While China’s growth has been impressive, says Hill, the country remains, in essence, a sub-contractor to the West and is racked by internal contradictions.

“When I talk to American audiences,” Hill said in an interview, “many find the figures I cite hard to believe. They haven’t heard them before. U.S. businesses making more profits in Europe than anywhere else, 20 times more than in China? 179 of the world’s top companies are European compared with 140 American? That does not fit the preconceptions.”

Such preconceptions exist, in part, because U.S. media have portrayed Europe as a region in perpetual crisis, its economies sclerotic, its taxes a disincentive to personal initiative, its standards of living lower than America’s, its universal health care, guaranteed pensions, long vacations and considerably shorter working hours a recipe for low growth and stagnation. “In the transmission of news across the Atlantic, myth has been substituted for reality,” says Hill.

He is in good, though numerically small, company with such views. The economists Joseph Stiglitz and Paul Krugman, both Nobel prize winners, also have positive outlooks for Europe. In a recent column in the New York Times, Krugman said that Europe is often held up as evidence that higher taxes for the rich and benefits for the less well-off kill economic progress. Not so, he argued. The European experience demonstrates the opposite: social justice and progress can go hand in hand.

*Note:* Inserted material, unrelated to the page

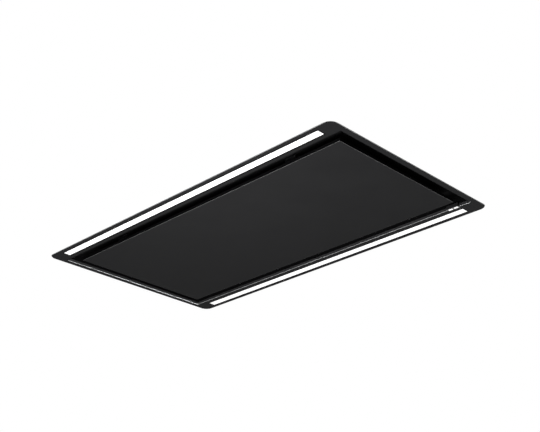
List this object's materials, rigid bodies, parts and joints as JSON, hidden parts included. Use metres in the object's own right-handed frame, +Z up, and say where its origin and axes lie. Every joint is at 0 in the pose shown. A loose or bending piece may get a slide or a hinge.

The relative rankings of countries tend to be defined by gross domestic product per capita but Hill points out that this might not be the best yardstick because it does not differentiate between transactions that add to the well-being of a country and those that diminish it. A dollar spent on sending a teenager to prison adds as much to GDP as a dollar spent on sending him to college.

On a long list of quality-of-life indexes that measure things beyond the GDP yardstick — from income inequality and access to health care to life expectancy, infant mortality and poverty levels — the United States does not rank near the top.

So where is the best place to live? For the past 30 years, a U.S.-based magazine, International Living, has compiled a quality-of-life index based on cost of living, culture and leisure, economy, environment, freedom, health, infrastructure, safety and climate. France tops the list for the fifth year running. The United States comes in 7th.